If you are interested in epistemology the good news is that it is an area that Christians (including evangelicals) have done a lot of work. There are so many Christian philosohers who have worked in this area that one hardly knows where to start (esp as they do not all agree). I would recommend a book by C. Stephen Evans called “Faith Beyond Reason” (Eerdmans) as it explores varius different Christian models of how faith and reason relate and it is very readable. You may be interested to know that Keith DeRose at Yale is an epistemologist (who does a lot of work on philosophical skepticism) who also happens to be an evangelical universalist.

The difficulty lies, I think, in categorical thinking. Placing things within a ‘real’ or ‘unreal’ framework creates more problems than it solves. And trying to place arbitrary dichotomies upon a dynamic, indescribable reality makes for a very troublesome belief system. What does yellow mean to you? And how do we know we’re seeing the same hues that others are? And aren’t all colors simply degrees away from each other? And might an object well be reflecting, to a degree, some blues and other colors along with the yellow? And does the question even really matter?

Indeed, what is reality? That is the often unasked question. And once we open that can of worms we see that no final definition can be made except the very basic experience we have. A definition of reality is unneeded; things which don’t exist simply can’t be referred to. One only simply needs to look at things in the light of his experience.

And once doing this, God, the breath of all life, inevitably becomes closer to the human soul than could have ever been imagined.

If that is true then if it is found God does exist He cannot condemn the atheist for not believing (I am not taking ‘prove’ here to mean absolute proof - just beyond reasonable doubt). However, the bible says that the ‘evidence’ of creation is so overwhelming that everyone is ‘without excuse’ (Romans 1:20).

Well, they were talking about Cartesian certainty in particular. A good definition I found is, “Cartesian Certainty (also called ‘demon-proof certainty’) is attributed to a belief when I could not be wrong about that belief even if all of my sensory input was caused by a malicious entity (the ‘Cartesian demon’) whose sole purpose was to induce me to believe falsely. In other words, Cartesian certainties are truly infallible.”

The downfall of this kind of certainty is that it is often based upon assumed knowledge. ‘I exist’ can be stated as a cartesian certainty, however what does it mean to exist? And what does it entail, and do I really exist? Statements cannot be infallible, for statements merely describe reality and are not reality themselves. Reality is much more fluid than can be expressed.
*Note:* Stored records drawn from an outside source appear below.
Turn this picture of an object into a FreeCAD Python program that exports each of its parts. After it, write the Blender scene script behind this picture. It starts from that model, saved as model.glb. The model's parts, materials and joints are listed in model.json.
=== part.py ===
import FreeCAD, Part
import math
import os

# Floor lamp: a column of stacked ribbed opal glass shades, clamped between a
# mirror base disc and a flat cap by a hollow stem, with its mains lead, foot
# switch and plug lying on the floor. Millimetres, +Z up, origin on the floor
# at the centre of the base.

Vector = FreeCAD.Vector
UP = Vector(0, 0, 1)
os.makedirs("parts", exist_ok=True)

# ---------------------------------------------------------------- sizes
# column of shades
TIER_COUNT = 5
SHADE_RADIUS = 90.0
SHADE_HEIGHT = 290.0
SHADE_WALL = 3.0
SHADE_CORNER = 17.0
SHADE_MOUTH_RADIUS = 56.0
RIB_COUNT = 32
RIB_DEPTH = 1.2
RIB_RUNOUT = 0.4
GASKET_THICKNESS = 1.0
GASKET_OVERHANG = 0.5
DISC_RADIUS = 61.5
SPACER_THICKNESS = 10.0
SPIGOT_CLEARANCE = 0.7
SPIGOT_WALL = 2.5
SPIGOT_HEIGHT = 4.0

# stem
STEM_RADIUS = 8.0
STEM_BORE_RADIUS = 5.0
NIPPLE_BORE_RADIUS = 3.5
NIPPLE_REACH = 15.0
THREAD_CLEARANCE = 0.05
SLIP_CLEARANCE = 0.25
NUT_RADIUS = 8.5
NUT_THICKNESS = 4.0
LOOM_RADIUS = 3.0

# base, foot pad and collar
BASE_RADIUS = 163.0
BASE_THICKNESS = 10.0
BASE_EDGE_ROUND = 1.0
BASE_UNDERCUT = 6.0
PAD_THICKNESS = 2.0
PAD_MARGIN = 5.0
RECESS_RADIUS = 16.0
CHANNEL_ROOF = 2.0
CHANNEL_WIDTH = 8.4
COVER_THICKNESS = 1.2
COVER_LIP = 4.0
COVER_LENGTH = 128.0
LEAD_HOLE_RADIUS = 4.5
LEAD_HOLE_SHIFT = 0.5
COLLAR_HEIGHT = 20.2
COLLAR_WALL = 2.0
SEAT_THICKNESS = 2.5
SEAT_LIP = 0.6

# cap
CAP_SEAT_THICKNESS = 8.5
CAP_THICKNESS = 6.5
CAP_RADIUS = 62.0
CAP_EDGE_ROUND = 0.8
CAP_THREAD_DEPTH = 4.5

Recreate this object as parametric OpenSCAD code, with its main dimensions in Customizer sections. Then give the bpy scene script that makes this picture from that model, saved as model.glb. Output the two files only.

Our categorizations (contained in statements) are merely ways of arbitrarily organizing reality.

For instance, look at the way that we often percieve the difference between dreams and waking life. Dreams are considered unreal, while waking life is considered real. But what do ‘unreal’ and ‘real’ mean in this case? Is there anything more to the words than the words themselves? If the one is not real, then how can it even exist? One might say that dreams have no causal relevance to waking life, but many dreams that people have had will dismiss this thought. It may simply be argued that dreams are an experience of another world. And what makes this world less ‘real’ than the one we are familiar with? It seems that at the very least a less ambiguous term could be used.
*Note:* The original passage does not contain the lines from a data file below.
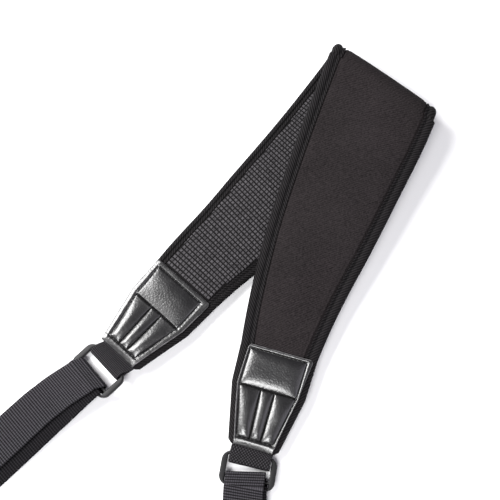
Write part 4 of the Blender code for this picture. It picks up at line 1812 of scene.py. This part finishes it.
@dataclass
class EndLine:
    """Places of the tab, buckle, webbing and clasp at one end of the pad."""

    shape: EndShape
    leg: Leg
    pad: PadSizes
    sizes: LacingSizes = LacingSizes()

    def __post_init__(self) -> None:
        """Works out the buckle's place, and rolls the leg's end with it."""
        sizes, fit = self.sizes, self.pad.fit
        self.seat = self.leg.station(self.leg.length)
        self.bar_height = sizes.thick + fit + sizes.buckle_thickness / 2 + fit
        self.lap = fit + sizes.thick / 2
        self.near_bar = self.shape.gap + sizes.bar / 2
        self.slot_near = sizes.fold_room + 2 * (sizes.thick + fit)
        self.slot_far = sizes.far_slot_room + sizes.thick
        self.middle_bar = sizes.bar + self.slot_near
        self.far_bar = self.middle_bar + sizes.bar + self.slot_far
        self.buckle_length = 3 * sizes.bar + self.slot_near + self.slot_far
        self.mouth = Vector((self.seat.centre.x, self.seat.centre.y, 0.0))
        self.origin = self.mouth - plan(self.shape.tab) * self.near_bar
        self.bar_across = plan(self.shape.buckle - 90.0)
        self.leg.lacing = self

    def rolled(self, point: Vector) -> Vector:
        """The point after this end has been rolled on its long side, and lifted to clear the table.

        Args:
            point: A point of the flat end.

        Returns:
            The rolled point.
        """
        sizes, shape = self.sizes, self.shape
        reach = -(point - self.origin).dot(plan(shape.buckle))
        top = -self.near_bar - self.pad.patch_length
        share = sizes.mouth_roll * eased((reach - top) / self.pad.patch_length)
        share += (1.0 - sizes.mouth_roll) * eased((reach + self.near_bar) / shape.gap)
        share -= eased((reach - self.far_bar - sizes.bar) / sizes.roll_release)
        angle = radians(shape.roll) * share
        aside = (point - self.origin).dot(self.bar_across)
        turned = self.bar_across * cos(angle) + UP * sin(angle)
        raised = UP * cos(angle) - self.bar_across * sin(angle)
        flat = point - self.bar_across * aside - UP * point.z
        lift = sin(abs(angle)) * sizes.tab_width / 2
        return flat + turned * aside + raised * point.z + UP * lift

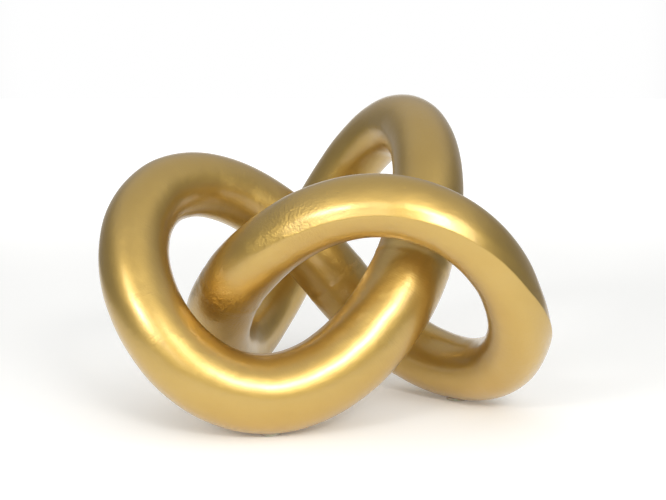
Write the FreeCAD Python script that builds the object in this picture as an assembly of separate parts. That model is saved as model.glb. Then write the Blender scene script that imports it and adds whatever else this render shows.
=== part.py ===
import FreeCAD, Part
import math
import os

# A table sculpture: one thick round tube that runs round a three-lobed knot and closes on itself.
# Each lobe is a pair of hollow cast half shells, welded along two seams. The three lobes are
# pushed over sleeves and welded end to end, and each stands on a pad under its lowest point.
# Frame: +X right, +Y away from the front, +Z up, origin on the floor under the middle of the knot.
# Lengths are millimetres and angles are degrees.

# Route of the tube's centre line, lobe by lobe. A waist is how far the tube's inner turns stand
# from the middle. A gap is left in plan between a lobe's bend and the turn that passes inside it.
right_waist = 55.0
left_waist = 41.5
back_waist = 67.0
right_gap = 24.05
left_gap = 9.81
back_gap = 31.23
right_half_height = 54.5
left_half_height = 63.5
back_half_height = 75.0
right_turn = -30.2
left_turn = -35.4
back_turn = -24.3
narrow_ring_share = 0.093
square_swing_share = 0.245
steep_fall_share = 0.108
late_crown_share = -0.036

# Tube
right_tube_radius = 18.3
left_tube_radius = 21.2
back_tube_radius = 20.2
crossing_swell_share = -0.045
climb_swell_share = 0.044
shell_wall = 4.0

# Seams between the upper and lower half shells
seam_angle = -8.0
seam_weld_width = 3.0
seam_weld_depth_share = 0.6

# Edge left on the right lobe where its outer seam was dressed. The flank on each side of it is
# flatter than the tube by this share of the tube's radius.
crease_flatness_share = 1.0
crease_spread = 30.0
crease_begin = -56.0
crease_full = -40.0
crease_ease = 18.0
crease_end = 52.0

# Butt joints between the lobes
joint_weld_width = 6.0
joint_weld_depth_share = 0.75
joint_weld_proud = 0.15
sleeve_half_length = 18.0
sleeve_wall = 2.5
sleeve_clearance = 0.15

# Pads
pad_radius = 6.0
pad_clearance = 0.2
pad_pocket_depth_share = 0.3
pad_proud = 0.6

# Counts and steps that size nothing
shell_stations = 24
sleeve_stations = 4
search_steps = 480
level_passes = 12
tangent_step = 1e-4
cut_overrun_share = 0.4

# The lobes share the whole turn of the route alike, with a joint between each two.
lobe_names = ("right", "left", "back")
joint_names = ("right_left", "left_back", "back_right")
lobe_half_span = 180 / len(lobe_names)
lobe_middles = [2 * lobe_half_span * number for number in range(len(lobe_names))]
joint_angles = [middle + lobe_half_span for middle in lobe_middles]
waists = (right_waist, left_waist, back_waist)
gaps = (right_gap, left_gap, back_gap)
reaches = []
half_heights = (right_half_height, left_half_height, back_half_height)
turns = (right_turn, left_turn, back_turn)
tube_radii = (right_tube_radius, left_tube_radius, back_tube_radius)
lifts = [0.0, 0.0, 0.0]
shift = [0.0, 0.0]
seam_weld_depth = shell_wall * seam_weld_depth_share
joint_weld_depth = shell_wall * joint_weld_depth_share
pad_pocket_depth = shell_wall * pad_pocket_depth_share


def blend(values, angle):
    """Pass from each lobe's own value to the next one's on the way round the knot."""
    total = sum(values) / len(values)
    for value, middle in zip(values, lobe_middles):
        total += 2 / len(values) * value * math.cos(math.radians(angle - middle))
    return total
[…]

In the same vein, many people have experienced God for themselves. What makes this experience less real than the more common experience of the world that we generally all have?

St. Paul wasn’t talking about atheists, though. He was quite explicitly talking about religious pagans who, for sake of doing injustice, created images of lesser gods to worship. Thus God’s indignation is being revealed from heaven on all the irreverence and injustice of men who are retaining the truth in injustice–that is, who still have the truth but who have perverted it. (1:18-23)
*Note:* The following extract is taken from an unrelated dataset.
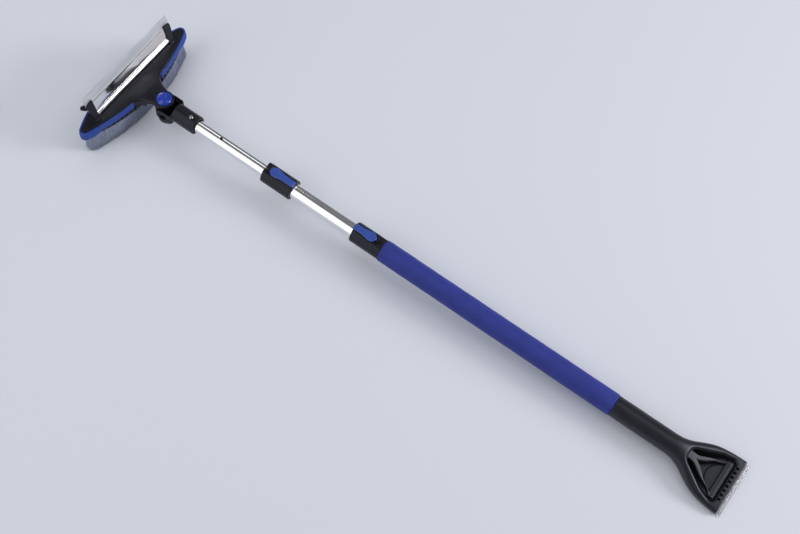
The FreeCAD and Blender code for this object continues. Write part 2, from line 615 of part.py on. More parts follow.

Thus the condemnation again in verse 25, that these have altered the truth of God into the lie, and are venerated, and offer divine service to the creature rather than to the Creator.

St. Paul points out later, in chapter 2, that there is no partiality with God in two ways. On the one hand, whoever sins without the Law (i.e. the Torah) also perishes without the Law, and whoever sins knowing the Law is judged by the Law.

On the other hand, it is not those who hear the Law but those who do the Law who shall be justified; and whenever those who do not have the Torah are by nature doing that which the Law demands, these are actually fulfilling the promise of God to have the Law written into their hearts and so themselves are a Torah. Thus their conscience and their reasonings shall not only accuse but also defend them in the day when God will be judging the hidden things of humanity through Jesus Christ.

So pagans (or atheists either in this case) don’t get cut any slack for not knowing the Law; but even pagans (and atheists too, in this case) may be cooperating with the Holy Spirit testifying in them to do that which is morally right–which is also why they don’t get cut any slack!–but for which God will fairly judge them to be righteous men.

(Notably, St. Paul has already said, back in chapter 1, before complaining about pagan idolatry, that he owes a great debt to the pagans that he is anxious to pay back to them; yet later in chp 8 he avers that we owe nothing to the flesh but only to the spirit insofar as the spirit is cooperating with the Spirit of God in Christ. Consequently, he must think that at least some pagans are cooperating with the Spirit of God in Christ; Whom he later avers again, in chapter 10, is Himself the chief preacher of the gospel of redemption to all men.)

C. S. Lewis has somewhere put it quite well (if I recall correctly), that we are not condemned for failure to follow an alien law, but for failure to follow even what we ourselves believe to be right. That is what St. Paul is saying in chp 2, and to some degree also in chp 1–although in chp 2 he fairly puts the matter the other way around, too, that we can trust God to fairly judge as righteous those who act in accord with the Spirit, even if they themselves have never heard of the Torah.